Judge Kessler, who is presiding over this nonjury case, will make a determination as to the amount of the award, if any, after all filings on the issue are complete.
Amid great speculation and controversy as to its underlying motivations, the Justice Department filed its formal damage request motion on June 29. The $10 billion for a five-year stop-smoking program and a ten-year $4 billion for an anti-smoking education program is all that is being asked of an industry that stands accused of a decades-long conspiracy of fraud on the public and government agencies.
The manner in which the trial came to an end immediately raised questions as to what motivated the dramatic and unexpected last-minute shift in the government’s position with respect to the amount of damages it was seeking in this six-year-old civil racketeering case. The allegations against the tobacco industry included engaging in a 50-year conspiracy to defraud and addict smokers by intentionally concealing information regarding the dangers associated with smoking.
For years, the government has pursued the tobacco industry for “a decades-long pattern of material misrepresentations, half-truths, deceptions and lies that continue to this day.” (Excerpt from summation of Associate Attorney General Sharon Eubanks.)

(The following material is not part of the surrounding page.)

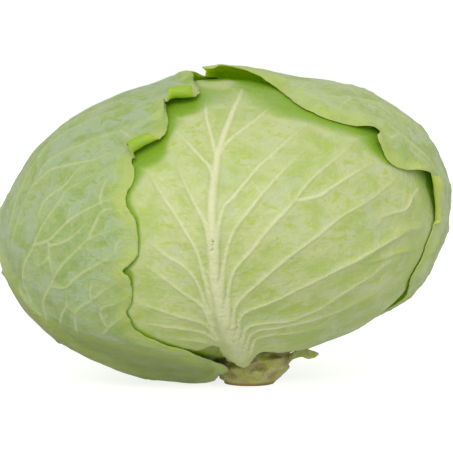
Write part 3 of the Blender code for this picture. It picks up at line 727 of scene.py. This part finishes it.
def along(path, shares):
    """Directions at shares of the length of a path on the head."""
    path = unit(path)
    steps = np.linalg.norm(np.diff(path, axis=0), axis=1)
    places = np.concatenate([[0], np.cumsum(steps)]) / steps.sum()
    return unit(np.stack([np.interp(shares, places, path[:, i]) for i in range(3)], axis=-1))


def sweeping_ribs(midrib, edge, starts, reach):
    """Side ribs from shares up a midrib, sweeping up towards one edge of the leaf."""
    ribs = []
    for start in starts:
        foot, end = along(midrib, start), along(edge, min(start * 0.62 + 0.34, 1))
        bend = unit(foot * 0.55 + end * 0.45 + (along(midrib, start + 0.04) - foot) * 0.5)
        ribs.append([foot, bend, unit(foot * (1 - reach) + end * reach)])
    return ribs


RIGHT_LOW = [at(150, -76.5), at(142, -66), at(126, -58), at(106, -51), at(90, -44), *traced((412, 287),
             (419, 274), (426, 261), (430, 250), (434, 240), (438, 228), (437, 217), (432, 203),
             (427.5, 190), (425, 181), (427, 175), (414, 170), (399, 165), (384, 149), (376, 138),
             (378, 130), (361, 125), (330, 115), (309, 106), (298, 99), (283, 88), (272, 82), (250, 76),
             (224, 73)), at(9, 68), at(4, 69), at(2, 74), at(8, 81)]
RIGHT_MIDRIB = [at(150, -76.5), at(138, -55), at(130, -25), at(130, 5), at(132, 35), at(140, 60), at(180, 78)]
RIGHT_HIGH = [at(164, -77), at(176, -64), at(188, -40), at(192, -5), at(197, 25), at(205, 50),
              at(212, 64), at(203, 74), at(186, 81)]
RIGHT_OUTLINE = np.array(RIGHT_LOW + RIGHT_HIGH[::-1])
# The next leaf's outline is needed already, because this one's edge lies close on it
LEFT_HIGH = [at(-50, -80.5), at(-27, -79.5), at(-17, -77), *traced((224, 369), (187, 357), (158, 347),
             (135, 335), (131, 329), (125, 316), (129, 310), (130, 300), (130, 287), (127, 277), (121, 273),
             (129, 266), (135, 258), (137, 249), (137, 240), (136, 229), (134, 219), (127, 209), (124, 199),
             (126, 188), (133, 172), (131.5, 158), (136, 160.5), (143, 160), (151, 156), (158, 149),
             (161, 141), (165, 133), (168, 121), (167.5, 110), (166, 103), (171, 107), (180, 108),
             (190, 105), (196, 96), (199, 88), (196, 82)), at(-4, 69), at(-7, 75), at(2, 81), at(60, 85),
             at(140, 82)]
LEFT_MIDRIB = [at(-76, -80), at(-68, -66), at(-66, -52), at(-68, -35), at(-71, -13), at(-80, 8),
               at(-95, 30), at(-115, 52), at(-150, 70)]
LEFT_LOW = [at(-110, -79.5), at(-140, -78), at(-160, -66), at(-172, -42), at(-180, -15), at(-184, 12),
            at(-184, 38), at(-184, 58), at(-184, 68)]
LEFT_OUTLINE = np.array(LEFT_LOW[::-1] + LEFT_HIGH)
right_finish = leaf_finish("right_leaf_green", (0.36, 0.48, 0.12), (0.47, 0.57, 0.21), (0.56, 0.63, 0.30),
                           (0.47, 0.57, 0.13), (0.50, 0.59, 0.34), 0.65, (0.36, 0.49, 0.08), 3)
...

The monetary damages the government had always been expected to demand from the industry was based on the extensive testimony of expert witnesses and was anticipated to be a $130-billion, 25-year smoking cessation program along with other penalties and injunctive relief prohibiting tobacco companies from targeting young smokers in their marketing campaigns.
Much of the evidence presented by the government was comprised of highly incriminating internal documents that included written memos from tobacco executives and scientists which described plans to encourage young people to smoke and to keep the public ignorant of the potentially dangerous and addictive nature of cigarette smoke.
Even Judge Kessler questioned the reduction in the demand as suggesting “that there are some additional influences being brought to bear on the government’s position in this case.” This uneasiness by the trial judge was among the reasons given for granting the motion to intervene along with a concern regarding the “lack of clarity and finality about those changes.”
Less than a month before summations, the Justice Department had filed an extensive legal brief with the trial judge which argued that the $130 billion smoking-cessation program was an appropriate and legally permissible sanction that was unaffected by the recent federal appeals court ruling that determined the government could not seek to force the tobacco industry to pay $280 billion in ill-gotten gains.
Following the unexpected shift in the Justice Department’s position, a group of 50 lawmakers sent a letter to Attorney General Alberto R. Gonzalez requesting that he not enter into any agreement with the tobacco industry “based on the unreasonably weak demands made by the government last week.”
Based upon the abandonment of the Justice Department’s previously aggressive stance with respect to damages and penalties, the attorneys for the tobacco industry defendants have requested Judge Kessler to throw out the entire case claming the government is not entitled to any of the remedies it now seeks to have imposed.
In granting the motion, Judge Kessler stated that: “in a case of this magnitude . . . it will serve the public interest for major public health organizations, who have long experience with smoking and health issues, to contribute their perspectives on what appropriate and legally permissible remedies may be imposed should liability be found.”
While the groups that have been permitted to intervene will be allowed to argue for a larger fund to provide smoking-cessation programs to a broader range of smokers, they will not be allowed to introduce any new evidence on the issue.